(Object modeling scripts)
## BEGIN

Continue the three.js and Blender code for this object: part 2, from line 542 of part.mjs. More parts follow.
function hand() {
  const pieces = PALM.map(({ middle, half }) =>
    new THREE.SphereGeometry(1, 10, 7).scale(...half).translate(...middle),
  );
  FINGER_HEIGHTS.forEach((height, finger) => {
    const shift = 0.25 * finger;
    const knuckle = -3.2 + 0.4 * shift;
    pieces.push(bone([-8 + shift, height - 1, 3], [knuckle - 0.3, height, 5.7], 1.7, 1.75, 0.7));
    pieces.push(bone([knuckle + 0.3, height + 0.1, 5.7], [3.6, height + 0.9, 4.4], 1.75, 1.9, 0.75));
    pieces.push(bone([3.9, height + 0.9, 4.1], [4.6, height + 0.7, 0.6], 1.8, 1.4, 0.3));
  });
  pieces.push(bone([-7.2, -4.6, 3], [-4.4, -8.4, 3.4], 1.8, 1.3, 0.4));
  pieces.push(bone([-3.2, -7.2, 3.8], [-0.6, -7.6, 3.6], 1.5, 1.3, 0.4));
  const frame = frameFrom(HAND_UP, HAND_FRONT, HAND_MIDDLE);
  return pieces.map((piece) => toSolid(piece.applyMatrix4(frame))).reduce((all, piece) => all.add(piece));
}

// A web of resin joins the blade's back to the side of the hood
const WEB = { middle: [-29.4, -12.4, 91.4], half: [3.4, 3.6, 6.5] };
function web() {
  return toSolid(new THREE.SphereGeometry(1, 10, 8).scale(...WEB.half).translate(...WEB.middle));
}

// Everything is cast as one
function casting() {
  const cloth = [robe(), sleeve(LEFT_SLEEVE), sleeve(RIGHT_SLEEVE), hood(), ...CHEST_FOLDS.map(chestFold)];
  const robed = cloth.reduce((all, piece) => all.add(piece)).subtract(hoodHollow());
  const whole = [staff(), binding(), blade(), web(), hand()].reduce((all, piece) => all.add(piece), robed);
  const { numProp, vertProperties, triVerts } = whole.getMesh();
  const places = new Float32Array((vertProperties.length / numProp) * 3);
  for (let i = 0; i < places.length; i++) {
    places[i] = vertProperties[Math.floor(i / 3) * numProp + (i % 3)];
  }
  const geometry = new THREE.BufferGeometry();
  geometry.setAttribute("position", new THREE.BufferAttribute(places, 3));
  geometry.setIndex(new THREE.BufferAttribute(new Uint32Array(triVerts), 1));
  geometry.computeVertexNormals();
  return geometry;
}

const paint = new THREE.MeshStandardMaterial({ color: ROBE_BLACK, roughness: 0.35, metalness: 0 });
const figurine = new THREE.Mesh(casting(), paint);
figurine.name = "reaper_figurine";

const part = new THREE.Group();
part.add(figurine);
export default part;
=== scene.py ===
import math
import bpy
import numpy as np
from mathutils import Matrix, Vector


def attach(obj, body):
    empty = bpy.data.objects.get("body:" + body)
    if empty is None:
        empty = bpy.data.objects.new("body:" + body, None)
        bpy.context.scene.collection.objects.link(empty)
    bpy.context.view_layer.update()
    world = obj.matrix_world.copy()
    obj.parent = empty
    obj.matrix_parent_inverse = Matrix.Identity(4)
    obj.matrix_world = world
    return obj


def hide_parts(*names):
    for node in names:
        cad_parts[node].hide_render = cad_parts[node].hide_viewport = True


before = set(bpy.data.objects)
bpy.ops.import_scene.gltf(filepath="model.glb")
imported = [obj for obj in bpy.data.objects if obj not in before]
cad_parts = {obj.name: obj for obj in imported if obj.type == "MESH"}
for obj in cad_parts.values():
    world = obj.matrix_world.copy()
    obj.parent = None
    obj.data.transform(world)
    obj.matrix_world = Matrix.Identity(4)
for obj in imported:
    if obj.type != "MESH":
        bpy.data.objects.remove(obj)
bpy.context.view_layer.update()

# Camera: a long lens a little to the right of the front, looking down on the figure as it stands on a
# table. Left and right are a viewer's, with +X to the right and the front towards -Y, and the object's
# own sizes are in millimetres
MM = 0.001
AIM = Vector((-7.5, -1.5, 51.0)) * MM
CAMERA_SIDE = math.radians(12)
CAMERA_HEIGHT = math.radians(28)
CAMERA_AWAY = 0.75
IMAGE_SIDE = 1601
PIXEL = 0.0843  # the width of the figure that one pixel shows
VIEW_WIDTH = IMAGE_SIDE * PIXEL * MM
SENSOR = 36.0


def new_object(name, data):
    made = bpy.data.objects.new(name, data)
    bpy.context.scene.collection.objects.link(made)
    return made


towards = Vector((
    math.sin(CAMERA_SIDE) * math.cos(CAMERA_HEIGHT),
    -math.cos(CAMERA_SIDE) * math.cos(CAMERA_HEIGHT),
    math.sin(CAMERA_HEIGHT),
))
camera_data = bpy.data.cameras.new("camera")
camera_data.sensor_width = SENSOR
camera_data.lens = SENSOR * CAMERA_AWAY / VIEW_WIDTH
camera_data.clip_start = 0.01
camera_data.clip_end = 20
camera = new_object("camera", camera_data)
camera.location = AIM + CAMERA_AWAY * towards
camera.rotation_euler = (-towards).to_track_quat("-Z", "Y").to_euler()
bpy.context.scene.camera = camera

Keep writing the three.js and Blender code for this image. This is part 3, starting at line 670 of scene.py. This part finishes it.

## END

_Required work_: From the records above, retype only the lines starting at the line that contains "const paint = new" and ending at the line that contains "bpy.data.objects.remove(obj)", both included.

_Exercise output_:
const paint = new THREE.MeshStandardMaterial({ color: ROBE_BLACK, roughness: 0.35, metalness: 0 });
const figurine = new THREE.Mesh(casting(), paint);
figurine.name = "reaper_figurine";

const part = new THREE.Group();
part.add(figurine);
export default part;
=== scene.py ===
import math
import bpy
import numpy as np
from mathutils import Matrix, Vector


def attach(obj, body):
    empty = bpy.data.objects.get("body:" + body)
    if empty is None:
        empty = bpy.data.objects.new("body:" + body, None)
        bpy.context.scene.collection.objects.link(empty)
    bpy.context.view_layer.update()
    world = obj.matrix_world.copy()
    obj.parent = empty
    obj.matrix_parent_inverse = Matrix.Identity(4)
    obj.matrix_world = world
    return obj


def hide_parts(*names):
    for node in names:
        cad_parts[node].hide_render = cad_parts[node].hide_viewport = True


before = set(bpy.data.objects)
bpy.ops.import_scene.gltf(filepath="model.glb")
imported = [obj for obj in bpy.data.objects if obj not in before]
cad_parts = {obj.name: obj for obj in imported if obj.type == "MESH"}
for obj in cad_parts.values():
    world = obj.matrix_world.copy()
    obj.parent = None
    obj.data.transform(world)
    obj.matrix_world = Matrix.Identity(4)
for obj in imported:
    if obj.type != "MESH":
        bpy.data.objects.remove(obj)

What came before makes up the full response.